George Alec Effinger est l’auteur de romans ironiques et déconcertants. Il use des codes du polar hard-boiled pour dépeindre des mondes futuristes, souvent atypiques. Un roman et une trilogie retiennent notre attention. Poison bleu (Nightmare blue), coécrit avec Gardner Dozois, décrit un avenir guère réjouissant. Affaibli par ses divisions, l’humanité a du se soumettre au diktat des Aensas, une race extra-terrestre peu sympathique, lui concédant un bout de territoire où ils agissent à leur guise dans le plus grand secret. Par ailleurs, la police est privatisée et soumise aux pressions amicales ou non, des puissants. Quant à la justice… On le voit, Effinger et Dozois reprennent le schéma hammettien sans changer celui-ci d’un iota. En dépit de leur apparence monstrueuse, les extra-terrestres nourrissent des motivations au final très humaines.
La trilogie de Marîd Audran se révèle d’une autre envergure, même si les titres en forme de calembours piteux (la faute au traducteur Jean Bonnefoy) des trois romans ne lui rendent pas justice. Effinger nous propose ici une série de polars hard-boiled teintés de SF islamisante. Un mélange de Chandler et des Mille et une nuit de la déglingue. Petit-à-petit, par le petit bout de la lorgnette du quartier du Bouyadin, un vrai coupe gorge déconseillé aux petites natures, on découvre un futur balkanisé, où il suffit de s’enficher dans le crâne un implant pour changer complètement de personnalité ou jouir de connaissances supplémentaires. En guise de guide, nous accompagnons Marîd Audran, sorte de Philip Marlowe enturbanné, dans de périlleuses enquêtes, entre prière du matin et bamboche du soir. Dépaysement assuré avec humour.
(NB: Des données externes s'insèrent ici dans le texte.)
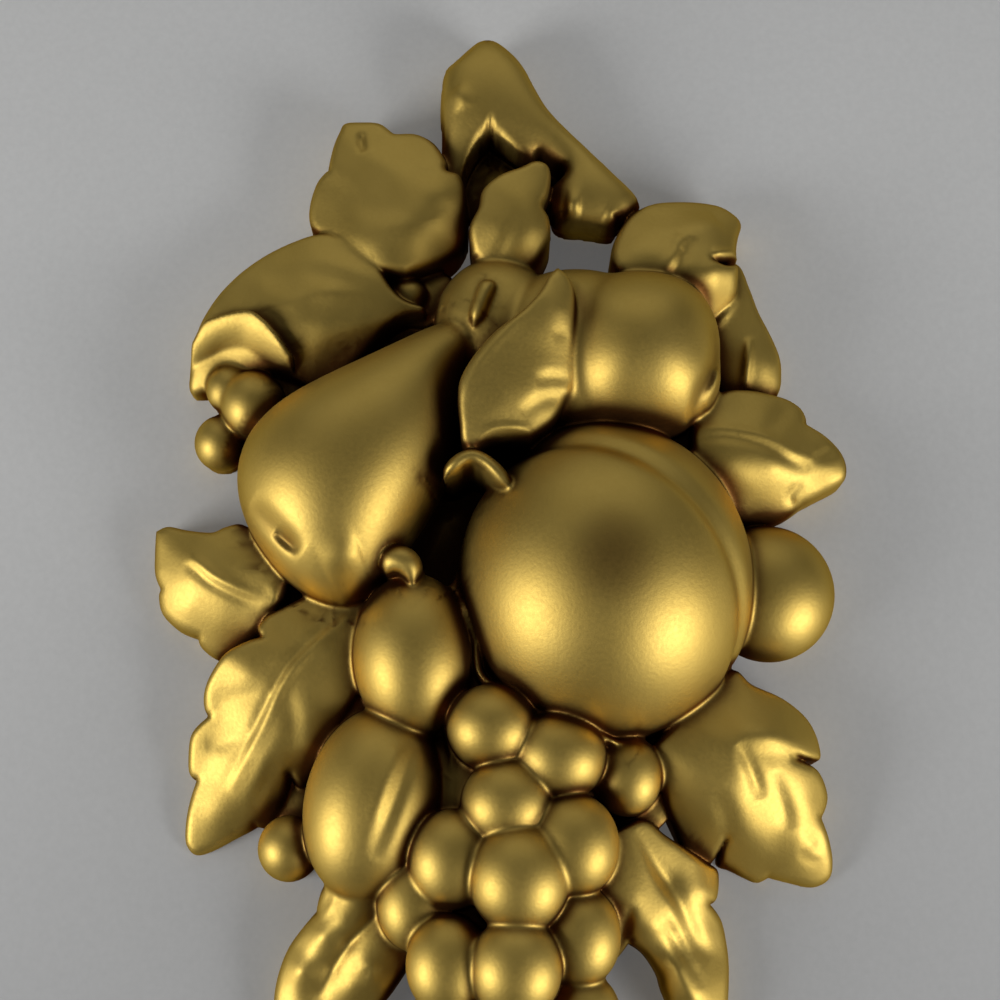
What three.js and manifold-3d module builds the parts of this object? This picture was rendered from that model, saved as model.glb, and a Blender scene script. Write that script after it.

Plus connu pour ses thrillers formatés, Michael Marshall Smith a aussi écrit du polar SF. Parmi les trois titres, on ne retiendra que Avance rapide, même si les autres sont également dignes d’intérêt. Si son roman semble balayer dans un premier temps tous les poncifs du polar, les immergeant dans le décor d’une ville tentaculaire où les quartiers sont strictement compartimentés – une ségrégation socio-spatiale poussée à l’extrême – , c’est pour mieux nous surprendre. Roman gigogne, Avance rapide vaut autant pour l’humour décapant, façon Robert Shekley, que pour le futur dickien dont il dresse le portrait.
Amateur de polar et de SF, Maurice G. Dantec mélange dès son deuxième roman les deux genres. Les racines du mal et Babylon Babies nous décrivent un monde dominé par le chaos. Guerres civiles, mafias et sectes extrémistes donnent libre court aux pires exactions, pendant que les pouvoirs légitimes pointent aux abonnés absents, sans doute dépassés par les événements ou plus simplement compromis. Dans ce contexte, seuls quelques héros solitaires, mercenaire en rupture de ban, chercheur free-lance ou cyber-bidouilleurs, semblent incarner la raison et le bon droit. Au-delà de l’intrigue, assez maigre il faut le reconnaître, c’est l’aspect métaphysique, nourrit de philosophie, des sciences dures, de cyberculture et de musique techno, qui intéresse Dantec. Une tentative d’aborder la complexité du monde d’un point de vue global. Une tendance depuis contaminée par un discours mystique, un tantinet réactionnaire.
3) La dystopie : le roman noir de l’avenir.
Lorsque le futur déchante. Lorsque l’utopie part en vrille, voire que l’anticipation dérape, on parle de dystopie. Roman noir de l’avenir, la dystopie apparaît comme une image des craintes du présent, en pire. Accentuant les travers de la société, détournant les technosciences de leur usage progressiste, la dystopie alarme, avertit, appelle au réveil des conscience ou plus simplement à la réflexion. Elle incarne un monde de cauchemars.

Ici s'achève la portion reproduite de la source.